We stand before God with a unique set of problems, diseases, and sins. The comforting truth of the Incarnation is that Jesus took my flesh. All of it.
When I was growing up, I remember that my pastor, before the closing prayer of his children's sermons, would ask us to close our eyes and imagine the most beautiful, most loving picture of Jesus that we could. We were to believe that He was right there with us as we prayed. When I closed my eyes, the only image of Jesus that came to mind was the one that I had seen in paintings around the church and my children's Bible.
Do you know the one I'm talking about? I thought Jesus was light-skinned with a subtle tan. He had a distinctively trimmed beard and long brown hair that was treated with Pantene Pro-V conditioner. He wore a long, flowing white robe with a bright red sash over one of his shoulders and his arms were always outstretched. This was the Jesus that I saw with my mind's eye.
It doesn't take much to disprove that picture of Jesus. I know that's not what He looked like. Yes, He was born in the Middle East, and He had dark skin. And no, they did not have Pantene Pro-V conditioner in Nazareth. We all know these things.
We also know what the Scriptures say about how Jesus looked. It's not much at all, but the best visual that we have in the Scriptures is the prophet Isaiah's description of the Suffering Servant in Isaiah 53:2b-3: "[H]e had no form or majesty that we should look at him, and no beauty that we should desire him. He was despised and rejected by men, a man of sorrows and acquainted with grief; and as one from whom men hide their faces he was despised, and we esteemed him not." According to Isaiah, Jesus was a plain, sorrowful man. He was so unimpressive and ordinary that you would be hard-pressed to pick him out of a crowd. In fact, when a large group of people gathered to be baptized by John the Baptist, Jesus stood in plain sight among them, and no one recognized Him as the Christ (John 1:26-27).
No one knows what Jesus actually looked like. All we know for sure is that He was indistinguishable from the ordinary person. And that's a beautiful thing. Dare I even say that there's a divinely inspired point in not knowing.

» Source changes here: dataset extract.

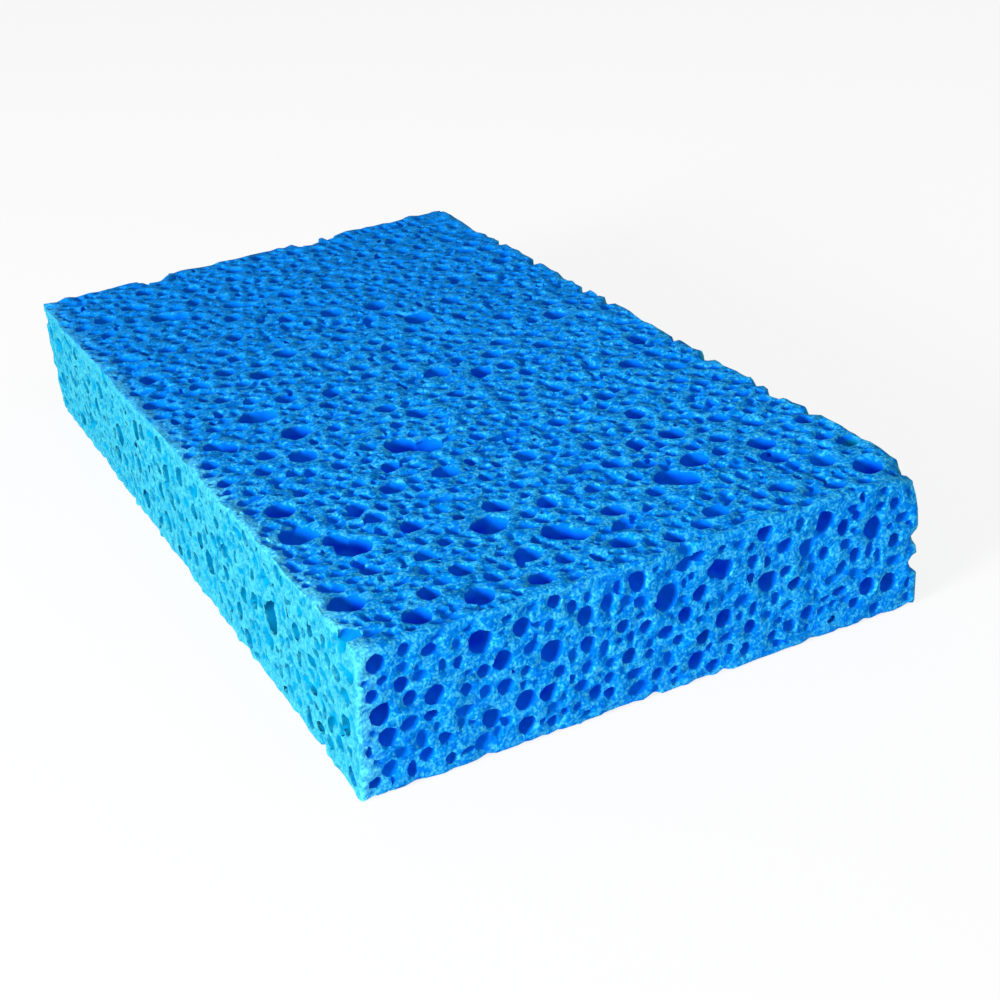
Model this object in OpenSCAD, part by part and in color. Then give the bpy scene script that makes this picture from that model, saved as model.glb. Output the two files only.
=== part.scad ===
// Dry block of open-celled cellulose sponge, cut square from a larger slab.
// The cuts open the largest cells of the foam, so every face is pitted with round pores.

/* [Block] */
// Width of the block, along X
body_w = 51; // [40:1:80]
// Length of the block, along Y
body_l = 89; // [70:1:120]
// Thickness of the block, along Z
body_h = 12.7; // [10:0.1:25]

/* [Pores] */
// How far a pore's centre lies under its face, as a share of its mouth's radius
pore_sink = 0.45; // [0.2:0.05:0.8]
// Mouth radius of the largest scattered pore
pore_max = 1.1; // [0.9:0.05:1.3]
// Mouth radius of the smallest scattered pore
pore_min = 0.45; // [0.4:0.05:0.7]
// Thinnest wall of foam between a scattered pore and its neighbours
pore_wall = 0.2; // [0.15:0.05:0.6]
// Tries at placing a scattered pore, for each square centimetre of face
pore_tries = 11; // [0:1:15]
// Picks one scatter of pores out of many
pore_seed = 11; // [1:1:99]

/* [Underside] */
// Radius of the whole patch of foam kept at the middle of the underside
pad_r = 3; // [2:0.5:6]

/* [Hidden] */
sponge_colour = [0.05, 0.52, 0.88];
sphere_sides = 24;

// How far a cell may break through a neighbouring face, at least and at most
nick_min = 0.2;
nick_max = 0.45;

// The listed pores are measured on a block of this size, and spread with the block.
listed_w = 51;
listed_l = 89;
listed_h = 12.7;

// Large pores of the top face: distance from the left face, distance from the front face,
// and radius of the mouth. Two that overlap make one oval pore.
top_pores = [
    [6, 2.5, 1.1], [11.2, 2.5, 1.2], [13.3, 4.4, 0.7], [16.3, 2.2, 1], [17.3, 6, 1.1],
    [11.8, 6.6, 1], [2.2, 6.8, 1.4], [21, 7.9, 1.3], [22.3, 6.4, 0.9], [14.3, 9.9, 0.6],
    [26.5, 8.5, 1], [26, 6, 0.9], [28.1, 1.9, 0.8], [31, 2.3, 0.8], [37.6, 4, 0.7],
    [38.6, 1.9, 0.7], [43.8, 2, 0.8], [48.2, 3.3, 1.3], [43, 9, 1.1], [43.6, 11.6, 1.2],
    [17, 12, 1.5], [18.9, 14.6, 1.1], [11.7, 15.4, 1], [12.8, 13.4, 0.5], [6.3, 14.7, 1.6],
    [5.4, 16.6, 1], [3.2, 19.2, 1.5], [22.8, 12.9, 0.9], [22.3, 17.1, 0.7], [27.2, 12.7, 0.8],
    [33.4, 10.6, 1.4], [34.4, 9.6, 1.2], [36.9, 12.2, 1.3], [34.7, 18, 0.9], [38.5, 18, 1.2],
    [43.5, 18.2, 0.9], [9.2, 20.9, 0.9], [13.3, 22.8, 1.1], [18.5, 22.8, 1.1], [25.7, 21.7, 1],
    [31.3, 20, 0.9], [38, 23.5, 1], [3.7, 24.2, 1.3], [6.6, 26.2, 0.8], [15.2, 26.6, 0.9],
    [19.6, 28.5, 1.3], [17.6, 30.1, 1.4], [7.4, 30.2, 0.7], [9.4, 33, 1.3], [6.8, 35.2, 1],
    [35.2, 33, 0.8], [43.8, 33.2, 1.1], [26.7, 37.3, 0.9], [10.8, 38.2, 1.5], [4.4, 39, 1],
    [3.4, 40, 0.9], [47.8, 38.5, 1.1], [8.6, 44, 1.2], [9.8, 43.8, 1.2], [15.7, 42, 0.9],
    [27.6, 43.2, 1.2], [31.2, 40.5, 1.1], [34, 43.6, 1], [45.3, 27.2, 0.9], [12.9, 46, 1],
    [44.5, 49.2, 1.2], [10.3, 56.4, 1], [13.2, 53.2, 1.3], [17.2, 57, 1.2], [19.9, 54.4, 0.9],
    [25, 59.5, 0.9], [32.5, 57.3, 1.5], [46, 52.7, 0.9], [25.8, 64.8, 1.2], [30.4, 63.8, 1.2],
    [7.7, 66, 0.9], [48, 67.5, 1.1], [8.2, 81, 1], [9, 80.2, 1], [10, 75.6, 1.3],
    [11.6, 74.6, 1.1], [17.8, 74.2, 1], [28.9, 72.6, 0.9], [41.3, 82.3, 1], [46.3, 73.2, 1],
    [29.2, 78.8, 1], [41.5, 69.8, 0.9]
];

// Large pores of the front face: distance from the left face, height, radius of the mouth
front_pores = [
    [10, 10.3, 1], [23.7, 10.9, 0.8], [1.8, 6.8, 0.9], [4.2, 7.4, 0.6], [2.3, 4.6, 0.8],
    [11.8, 8, 0.8], [12, 5.7, 0.7], [16, 7.4, 0.9], [18.8, 9.4, 0.8], [10.7, 3.3, 0.8],
    [5.5, 2.1, 0.6], [13.7, 1.6, 0.8], [15.6, 3.8, 0.7], [19.8, 2.2, 0.6], [22.2, 7.4, 0.6],
    [24.4, 6.8, 0.6], [26.1, 8.7, 1.1], [22.8, 4.5, 0.7], [30.6, 9.9, 0.8], [31.6, 9.5, 0.8],
    [31.5, 5, 0.8], [34.2, 3.4, 0.6], [35.8, 7, 0.9], [38.5, 6, 0.7], [39.5, 8.9, 0.7],
    [41.4, 10.8, 0.9], [39.8, 2.8, 0.6], [48.4, 7, 0.7], [46, 3.2, 0.8], [28, 6.6, 0.7],
    [1.5, 11.3, 0.85]
];

// Large pores of the left face: distance from the front face, height, radius of the mouth
left_pores = [
    [18.3, 6.5, 1.4], [12.2, 8.4, 0.7], [22.2, 6.2, 0.7], [26.5, 3.2, 0.8], [36.8, 5.5, 0.8],
    [44.5, 6.4, 1], [61.7, 6.6, 1.2], [63.9, 3.6, 0.9], [55.5, 5.9, 1], [83.2, 9.4, 1],
    [80.2, 6.6, 0.9], [73.8, 7.9, 0.9], [47.5, 2.9, 1]
];

// Cells cut open along an edge: distance along the edge, and radius
top_right_notches = [
    [1.9, 0.8], [14.5, 0.7], [19.6, 1.1], [22.4, 0.7], [30.5, 1], [36, 0.6], [48.8, 0.9], [72.8, 0.8]
];
top_back_notches = [[13.2, 1.8], [32.6, 1.7]];
front_right_notches = [[4, 0.9], [6.5, 0.7]];
front_top_notches = [[28, 0.8]];

// Turns that lay a sphere's axis along X, Y or Z
along_x = [0, -90, 0];
along_y = [90, 0, 0];
along_z = [0, 0, 0];

// A face: its corner, the direction of its first and second distance, its outward normal,
// its size along both directions, and the turn that lays an axis along its normal
top_face = [[0, 0, body_h], [1, 0, 0], [0, 1, 0], [0, 0, 1], body_w, body_l, along_z];
bottom_face = [[0, 0, 0], [1, 0, 0], [0, 1, 0], [0, 0, -1], body_w, body_l, along_z];
front_face = [[0, 0, 0], [1, 0, 0], [0, 0, 1], [0, -1, 0], body_w, body_h, along_y];
back_face = [[0, body_l, 0], [1, 0, 0], [0, 0, 1], [0, 1, 0], body_w, body_h, along_y];
left_face = [[0, 0, 0], [0, 1, 0], [0, 0, 1], [-1, 0, 0], body_l, body_h, along_x];
right_face = [[body_w, 0, 0], [0, 1, 0], [0, 0, 1], [1, 0, 0], body_l, body_h, along_x];

// A pore is the sphere [centre, radius, turn] whose round mouth of radius a opens on the face.
function pore(face, u, v, a) = [
    face[0] + u * face[1] + v * face[2] - pore_sink * a * face[3],
    a * sqrt(1 + pore_sink * pore_sink),
    face[6]
];

// The listed pores of a face, spread to its size
function listed(face, rows, rows_u, rows_v) = [
    for (p = rows) pore(face, p[0] * face[4] / rows_u, p[1] * face[5] / rows_v, p[2])
];

// Cells centred on an edge that starts at a corner
function notches(corner, along, rows, stretch, turn) =
    [for (n = rows) [corner + stretch * n[0] * along, n[1], turn]];

// Random tries at pores over a face, the largest first
function tries_on(face, seed) =
    let (
        count = ceil(pore_tries * face[4] * face[5] / 100),
        r = rands(0, 1, 2 * count + 2, seed)
    )
    [
        for (i = [0:1:count - 1])
            pore(face, r[2 * i] * face[4], r[2 * i + 1] * face[5],
                 pore_max - (pore_max - pore_min) * pow(i / count, 0.6))
    ];

// A cell is sound at a neighbouring face if it stays a wall's thickness inside, or just nicks it.
// The edges of the underside, and the lower half of the upright edges, stay whole.
function sound_at(depth, r, may_nick) =
    depth - r > pore_wall || (may_nick && depth - r < -nick_min && depth - r > -nick_max);
function sound(s) =
    let (c = s[0], r = s[1], upper = c[2] > body_h / 2)
    (s[2] == along_x || (sound_at(c[0], r, upper) && sound_at(body_w - c[0], r, upper)))
    && (s[2] == along_y || (sound_at(c[1], r, upper) && sound_at(body_l - c[1], r, upper)))
    && (s[2] == along_z || (sound_at(c[2], r, false) && sound_at(body_h - c[2], r, true)));

// The whole patch under the middle of the block carries no pore.
function off_pad(s) = norm(s[0] - [body_w / 2, body_l / 2, 0]) > pad_r + s[1];

function apart(s, placed) =
    len([for (q = placed) if (norm(s[0] - q[0]) < s[1] + q[1] + pore_wall) q]) == 0;

// Adds each try that keeps clear of all the pores placed before it.
function scattered(tries, placed, i = 0) = i == len(tries) ? placed
    : scattered(tries,
                sound(tries[i]) && off_pad(tries[i]) && apart(tries[i], placed)
                    ? concat(placed, [tries[i]]) : placed,
                i + 1);

placed_pores = concat(
    listed(top_face, top_pores, listed_w, listed_l),
    listed(front_face, front_pores, listed_w, listed_h),
    listed(left_face, left_pores, listed_l, listed_h),
    notches([body_w, 0, body_h], [0, 1, 0], top_right_notches, body_l / listed_l, along_y),
    notches([0, body_l, body_h], [1, 0, 0], top_back_notches, body_w / listed_w, along_x),
    notches([body_w, 0, 0], [0, 0, 1], front_right_notches, body_h / listed_h, along_z),
    notches([0, 0, body_h], [1, 0, 0], front_top_notches, body_w / listed_w, along_x)
);

all_pores = scattered(concat(
    tries_on(top_face, pore_seed),
    tries_on(front_face, pore_seed + 1),
    tries_on(left_face, pore_seed + 2),
    tries_on(right_face, pore_seed + 3),
    tries_on(back_face, pore_seed + 4),
    tries_on(bottom_face, pore_seed + 5)
), placed_pores);

module block() {
    cube([body_w, body_l, body_h]);
}

module open_cells() {
    for (s = all_pores)
        translate(s[0]) rotate(s[2]) sphere(r = s[1], $fn = sphere_sides);
}

module sponge() {
    color(sponge_colour)
        translate([-body_w / 2, -body_l / 2, 0])
            difference() {
                block();
                open_cells();
            }
}

sponge();
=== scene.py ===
import math

import bpy
import numpy as np
import openvdb
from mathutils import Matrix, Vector, noise


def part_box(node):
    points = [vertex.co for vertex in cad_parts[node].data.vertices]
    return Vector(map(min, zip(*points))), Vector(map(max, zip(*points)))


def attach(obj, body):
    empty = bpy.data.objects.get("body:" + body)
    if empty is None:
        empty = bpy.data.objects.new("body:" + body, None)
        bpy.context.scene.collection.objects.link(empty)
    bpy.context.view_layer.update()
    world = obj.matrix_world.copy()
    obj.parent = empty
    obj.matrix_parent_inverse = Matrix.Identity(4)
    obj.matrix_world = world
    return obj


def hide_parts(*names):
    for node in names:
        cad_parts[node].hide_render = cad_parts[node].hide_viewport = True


MM = 0.001

# Camera: where it stands, how it is turned in degrees, its lens in millimetres and its nearest and furthest
CAMERA_AT = (-0.0595, -0.1414, 0.0756)
CAMERA_TURN = (63.12, 3.98, -27.69)
CAMERA_LENS_MM = 61.0
CAMERA_CLIP = (0.01, 20)

# Lamps, each square and turned to the middle of the block: place, side of the square and power in watts
LAMPS = {
    "key": ((-0.46, -0.15, 0.14), 0.14, 4.2),
    "fill": ((0.1, -0.5, 0.5), 0.4, 0.8),
}

# Light from all around
WORLD_LIGHT = 0.4

# Floor: half its side, how far it lies under the block, its grey, and the share of plain white in it as the
# camera sees it
FLOOR_HALF = 3.0
FLOOR_DROP = 0.2 * MM
FLOOR_GREY = (0.9, 0.9, 0.9, 1)
FLOOR_WHITE = 0.85

# Foam: the size of a voxel, how far the signed distance is kept on each side of the surface, and the empty
# margin around it, in voxels
VOXEL = 0.2 * MM
BAND = 7
MARGIN = 2

# Picks one foam out of many
SEED = 5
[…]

Of course, Jesus had a distinct face and pigment to His skin, but that doesn't stop artists from portraying Him to look like every ethnicity under the sun, nor does it stop churches all across the globe from putting on passion plays and nativity scenes that depict Him as one of their own. Why is that? Don't they care what He actually looked like? Perhaps there is an even more significant benefit to seeing Jesus look like me.
St. Gregory of Nazianzus, in his Critique of Apollinarius and Apollinarianism, wrote: "For that which [Jesus] has not assumed He has not healed, but that which is united to His Godhead is also saved. If only half Adam fell, then that which Christ assumes and saves may be half also; but if the whole of his nature fell, it must be united to the whole nature of Him that was begotten, and so be saved as a whole."
Each of us has been given a unique face, skin color, and personality by God. We stand before Him with a unique set of problems, diseases, and sins. The comforting truth of the Incarnation is that Jesus took my flesh. All of it. From a two-celled embryo to a fully grown adult, He assumed every part of me to save every part of me.
What did Jesus look like? He looked like every person for whom He came to save. He looked like you, and He looked like me. Seeing Him look like me reminds me that my flesh is redeemed and my flesh will be raised from the dead. Our whole selves, having been joined by baptism into His life, death, and resurrection, will be raised with Him on the day of His return.
And on that day—the day of the resurrection of all flesh—we will look a whole lot like Jesus.
"But our citizenship is in heaven, and from it we await a Savior, the Lord Jesus Christ, who will transform our lowly body to be like his glorious body, by the power that enables him even to subject all things to himself" (Philippians 3:20-21).